More On Heart Disease and Sugar in its Many Forms!
If you are willing to do some research on your own, it is easy to find the link between heart disease and SUGAR. It is NOT saturated fat that causes heart disease, however the consumption of too much sugar whether it is by the teaspoon full, or the hidden glucose in simple empty calorie carbs, candy, processed cereals and almost all processed foods including many canned goods and 99% of the crunchie/munchie isle of your local supermarket. Someday when you have nothing to do, take a SLOW walk down the snack isle of your grocery and pick up bags of potato chips, crackers, cookies, donuts, etc. and READ the labels. You will find there is little or no nutritive value in any of the items. You will also find a great deal of sodium and hidden sugar in all of them. The same thing can be said for eating at most fast food restaurants or coffee shops.
Take a look:
Here is additional information you may not know about:
The recent CDC study adds to growing evidence that sugar — not dietary fat — is connected to numerous health woes, including cardiovascular disease.
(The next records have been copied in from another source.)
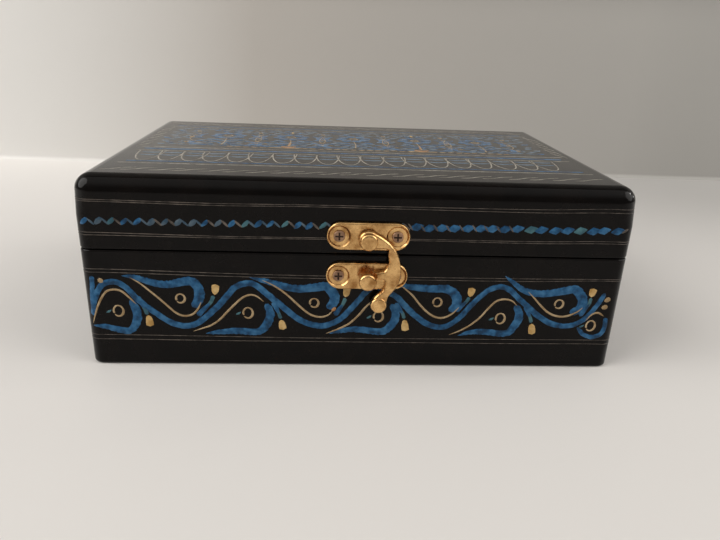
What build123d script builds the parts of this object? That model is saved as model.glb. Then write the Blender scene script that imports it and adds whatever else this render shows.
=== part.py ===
from build123d import *

import os
from math import radians, tan

# Lacquered papier-mache box with a hinged lid, a cloth lining and a brass swing latch.
# Its shells are thin boards joined at the corners: a floor with four walls, and a top
# with four rails. Millimetres. X runs along the front to the right, Y from the front
# to the back, Z up. The origin is the middle of the underside.

# ---- Box ----
width = 190.0
depth = 128.0
height = 68.6
rim_height = 43.35  # top of the base's rim above the underside
seam_gap = 0.3  # between the two rims when the lid is shut
wall = 7.5
floor_thickness = 6.0
top_thickness = 6.0
corner_radius = 4.0  # upright corners
foot_radius = 1.2  # round the underside
crown_radius = 5.6  # round the top of the lid
top_corner_radius = 5.65  # the lid's corners are sanded rounder upwards, to this under its top
rounding_height = 55.0  # where that starts
rim_easing = 0.6  # outer edge of each rim

# ---- Lining ----
lining = 1.0
floor_lining = 1.2
top_pad = 2.0
lining_reveal = 1.2  # bare rim left above the lining

# ---- Hinges: small butt hinges let into the rims ----
hinge_x = 56.0  # hinge centres, left and right of the middle
hinge_length = 22.0
hinge_inset = 1.2  # pin axis in front of the back face
knuckle_radius = 1.5
knuckle_clearance = 0.25
knuckle_gap = 0.2
middle_knuckle = 7.6
pin_radius = 0.6
pin_clearance = 0.04
leaf_thickness = 0.9
leaf_margin = 0.7  # leaf edge behind the inner face of the wall
mortise_clearance = 0.1
stop_angle = 107.0  # the bevelled back edges meet here and stop the lid
hinge_screw_spacing = 13.0
hinge_screw_length = 6.0
hinge_screw_radius = 0.6
hinge_screw_head_radius = 1.15
hinge_hole_clearance = 0.03
countersink_angle = 82.0

# ---- Latch: plate and hooked arm on the lid, plate and stud on the base ----
latch_x = 2.3
lid_plate_rise = 6.9  # plate centre above the seam
pivot_drop = 0.8  # pivot under the centre of the lid plate
base_plate_drop = 7.45  # plate centre under the seam
stud_drop = 0.25  # stud under the centre of the base plate
plate_length = 28.3
plate_height = 9.7
plate_thickness = 1.7
plate_edge = 0.6
dish_depth = 0.7
dish_top_radius = 3.9
dish_floor_radius = 3.3
latch_screw_offset = 9.9  # either side of the plate centre
latch_screw_radius = 0.8
latch_screw_length = 6.0
latch_screw_head_radius = 2.0
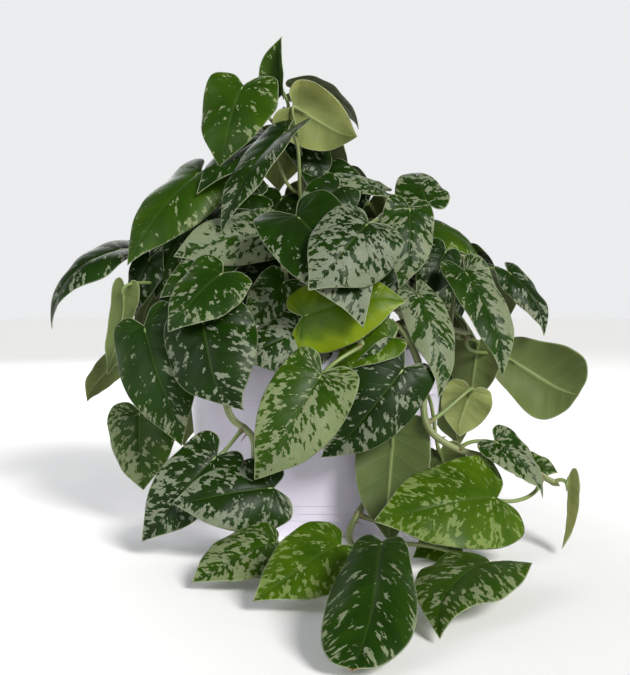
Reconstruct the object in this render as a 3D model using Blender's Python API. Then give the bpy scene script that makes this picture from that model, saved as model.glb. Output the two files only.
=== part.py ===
"""A satin pothos in a white outer pot: pots, soil, vines and leaves, one object for each.

Metres, +Z up, front towards -Y. The origin is the centre of the outer pot's foot, on the surface
that the pot stands on. A leaf is a blade and its petiole, grown in one. Every leaf follows one of
two outlines and one bending rule, and the table of leaves says where each hangs.
"""

import math
from typing import NamedTuple

import bmesh
import bpy
from mathutils import Vector

MM = 0.001
GAP = 0.4 * MM

POT_HEIGHT = 137 * MM
FOOT_RADIUS = 91 * MM
BAND_FOOT = 100 * MM
BAND_RADIUS = 103.5 * MM
BRIM_RADIUS = 106.5 * MM
TAPER = 0.092
POT_WALL = 2.2 * MM
POT_FLOOR = 3 * MM
STEP_HEIGHTS = (11.5 * MM, 17 * MM, 23 * MM)
STEP_DEPTH = 0.7 * MM
NOTCHES = 12
NOTCH_SIZE = (9 * MM, 6 * MM, 3 * MM)
POT_SEGMENTS = 40

LIP_RADIUS = 113 * MM
LIP_HEIGHT = 4.2 * MM
GROW_WALL = 1.6 * MM
GROW_FOOT_RADIUS = 82 * MM
GROW_TOP_RADIUS = 100 * MM

SOIL_DROP = 5 * MM
SOIL_DOME = 4 * MM
SOCKET_CLEARANCE = 1.2 * MM
ROOT_DEPTH = 22 * MM
STEM_RISE = 5 * MM

STEM_RADIUS = 2.9 * MM
STEM_SIDES = 6
SAMPLES_PER_SPAN = 3

PETIOLE_ROOT_RADIUS = 1.7 * MM
PETIOLE_END_RADIUS = 1.3 * MM
PETIOLE_SIDES = 5
PETIOLE_SPANS = 4
BLADE_THICKNESS = 0.9 * MM
VEIN_SWEEP = 0.2

# Half of the heart outline, from the notch round the lobe to the tip:
# share of the half width, share of the length.
OUTLINE = (
    (0.0, 0.0),
    (0.36, -0.13),
    (0.82, -0.09),
    (1.0, 0.16),
    (0.95, 0.44),
    (0.71, 0.70),
    (0.33, 0.89),
    (0.0, 1.0),
)
# The same for a leaf that is narrow at its foot and round at its end.
BLUNT_OUTLINE = (
    (0.0, 0.0),
    (0.34, -0.07),
    (0.62, 0.06),
    (0.80, 0.30),
    (1.0, 0.58),
    (0.92, 0.82),
    (0.50, 0.97),
    (0.0, 1.0),
)
ACROSS = (-1.0, -0.55, 0.0, 0.55, 1.0)

WHITE = (0.86, 0.86, 0.89)
BLACK = (0.02, 0.02, 0.022)
BROWN = (0.07, 0.045, 0.03)
STEM_GREEN = (0.22, 0.30, 0.09)
DARK = (0.03, 0.10, 0.04)
MID = (0.07, 0.20, 0.05)
BRIGHT = (0.18, 0.38, 0.06)
SILVER = (0.22, 0.32, 0.25)
UNDER = (0.30, 0.38, 0.22)


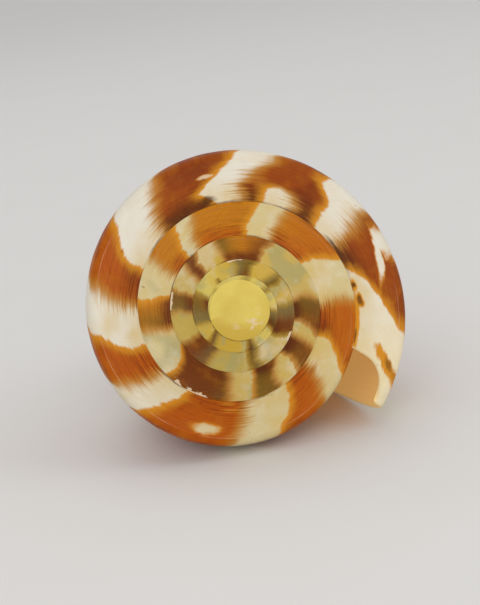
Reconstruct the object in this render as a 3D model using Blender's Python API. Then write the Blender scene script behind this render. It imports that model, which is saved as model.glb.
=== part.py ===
"""A cone shell lying on its side, grown as one piece.

The shell is worked out in its own frame first: the axis of coiling runs along +Y from the apex at
the origin to the front tip, +X is to the right and +Z is up as the spire is looked at. Growth is
counted in turns back from the lip, and angles run clockwise as the spire is seen.
"""
import math

import bmesh
import bpy
from mathutils import Matrix, Vector

MM = 0.001

# Driving sizes
LENGTH = 74.0 * MM           # apex to front tip, along the axis
SHOULDER_RADIUS = 25.95 * MM  # suture spiral carried on to the lip
SPIRE_HEIGHT = 7.4 * MM      # apex to the shoulder at the lip
DOME_RADIUS = 4.3 * MM       # worn smooth round of the first whorls
DOME_HEIGHT = 0.75 * MM

# Spiral of the shoulder
WHORL_GROWTH = 1.473         # radius of one turn over the last
LIP_ANGLE = 32.5             # degrees, where the shoulder meets the lip
SUTURE_LAG = 15.0            # degrees the lip trails at the suture
LAG_BEND = 3.2               # how late across the whorl top the lip comes forward
SPIRE_BEND = 0.92            # below 1 the spire is hollow in outline
LATE_SLOWING = 0.02          # the last stretch falls short of the spiral
SLOWING_ENDS = 0.15          # turns back from the lip
SLOWING_STARTS = 0.43

# Side of the whorl, against the shoulder radius
RIDGE = 0.965                # the edge where top turns into side
TIP = 0.165                  # radius at the front tip
SWELL = 0.53                 # how far the side bulges past a straight cone
SWELL_AT_LIP = 0.43
SWELL_RUN = 0.25             # turns
SUTURE_DEPTH = 0.0076        # where a whorl meets the one before, as a share of the side
PITCH_GAIN = 1.457           # how much tighter the coiling is at the tip
PITCH_BEND = 1.9
DIVE = 2.2                   # how late in its turn the front end curls in
DIVE_BEND = 1.5
COLUMELLA = 1.0 * MM
SIDE_LEAN = 2.5              # degrees the lip runs forward down the side
SIDE_LEAN_RUN = 0.25
NOTCH = 1.6 * MM             # the lip ends this short of the tip
NOTCH_RUN = 0.16             # turns

# Walls and the hollow behind the slit
LIP_WALL = 0.75 * MM
WALL = 1.5 * MM
WALL_RUN = 0.16              # turns from thin lip to full wall
END_WALL = 3.2 * MM          # the wall swells where the hollow ends
HOLLOW_TURNS = 0.7
OPEN_TURNS = 0.4             # how far round the hollow is open at the tip
FLOOR_RISE = 0.45            # how far up the side the hollow's floor climbs
ROOF_DEPTH = 0.028           # where the whorl top's underside meets the older whorl
LIP_ROUND = 0.3 * MM
TOP_HOLLOW = 0.22 * MM       # dip of the whorl top between suture and ridge
SHOULDER_IN = 0.25           # the inside of the shoulder turns between these rows
SHOULDER_DOWN = 0.1
TIP_THINNER = 0.25
FLOOR_SAG = 0.6 * MM
SAG_RUN = 0.12               # turns

# Steps round and across; rows run from -1 at the suture through 0 at the ridge to 1 at the tip
STEPS = 72                   # to a turn
LAG_STEPS = round(STEPS * SUTURE_LAG / 360)
LAG_TURNS = LAG_STEPS / STEPS
SPIRE_STEPS = round(STEPS * math.log(SHOULDER_RADIUS / DOME_RADIUS) / math.log(WHORL_GROWTH))
SPIRE_TURNS = SPIRE_STEPS / STEPS
TOP_ROWS = [-1, -0.88, -0.5, -0.16, 0, SUTURE_DEPTH]
SIDE_ROWS = [SUTURE_DEPTH, (SUTURE_DEPTH + ROOF_DEPTH) / 2, ROOF_DEPTH,
             0.06, 0.13, 0.24, 0.37, 0.51, 0.65, 0.79, 0.91, 1]
RIM_SHARES = [0, 0.5, 1]     # from the outside to the inside
FLOOR_STEPS = 3
DOME_SHARES = [0, 0.3, 0.65, 1]

# How it lies
LIE_ROLL = 9.9               # degrees
LIE_TILT = 15.0
WELD = 0.002 * MM


def ease(value):
    """0 to 1 with level ends."""
    value = min(1.0, max(0.0, value))
    return value * value * (3 - 2 * value)


def angle_at(turns):
    return LIP_ANGLE - 360 * turns


def suture_radius(turns):
    turns = min(turns, SPIRE_TURNS)
    slow = LATE_SLOWING * ease((SLOWING_STARTS - turns) / (SLOWING_STARTS - SLOWING_ENDS))
    return SHOULDER_RADIUS * WHORL_GROWTH ** -turns * (1 - slow)


def ridge_depth(turns):
    """Depth of the shoulder below the apex."""
    lip = suture_radius(0)
    run = (suture_radius(turns) - DOME_RADIUS) / (lip - DOME_RADIUS)
    return DOME_HEIGHT + (SPIRE_HEIGHT - DOME_HEIGHT) * max(0.0, run) ** SPIRE_BEND


def skin(turns, side):
    """Angle, radius and depth on the side: 0 is the ridge, 1 the front tip."""
    swell = SWELL + (SWELL_AT_LIP - SWELL) * ease(1 - turns / SWELL_RUN)
    profile = RIDGE - (RIDGE - TIP) * side + swell * side ** 0.5 * (1 - side) ** 1.8
    pitch = (1 - 1 / WHORL_GROWTH) * (1 + PITCH_GAIN * side ** PITCH_BEND)
    dive = side ** DIVE_BEND
    inner = 1 + DIVE * (turns - 1) if turns > 1 else turns ** DIVE
    back = (1 - dive) * turns + dive * inner
    log_growth = -math.log(1 - pitch) * back
    spiral = math.log(WHORL_GROWTH) * turns
    radius = suture_radius(turns) * profile * math.exp(spiral - log_growth)
    if turns > SPIRE_TURNS:
        radius = suture_radius(turns) * profile
    core = COLUMELLA * side
    radius = (radius ** 4 + core ** 4) ** 0.25
    size = suture_radius(turns) / suture_radius(0)
    run = LENGTH - ridge_depth(turns) - NOTCH * ease(1 - turns / NOTCH_RUN)
    depth = ridge_depth(turns) + run * side * (size + (1 - size) * min(1.0, side / 0.3))
    lean = SIDE_LEAN * (1 - math.exp(-side / SIDE_LEAN_RUN))
    return angle_at(turns) + lean, radius, depth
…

Experience Life previously looked at research into the relationship between sugar, saturated fat and heart disease:
[A] large meta-analysis recently published in the American Journal of Clinical Nutrition finds no significant link between saturated fat and heart disease. More importantly, the meta-analysis (which looked at 21 studies involving about 350,000 people) finds that refined carbs and processed sugar are the real culprit when it comes to heart disease.
The problem with cutting out saturated fat is two-fold: Not only is saturated fat needed for a variety of biochemical functions within our bodies, including proper cell, nerve and brain function, but also, when people restrict saturated fat from their diets, they tend to replace it with refined carbohydrates.
“If you reduce saturated fat and replace it with high glycemic-index carbohydrates, you may not only not get benefits — you might actually produce harm,” David Ludwig, MD, PhD, director of the Obesity Program at Children’s Hospital Boston, recently said. He adds that when it comes to a piece of buttered toast, “butter is actually the more healthful component.”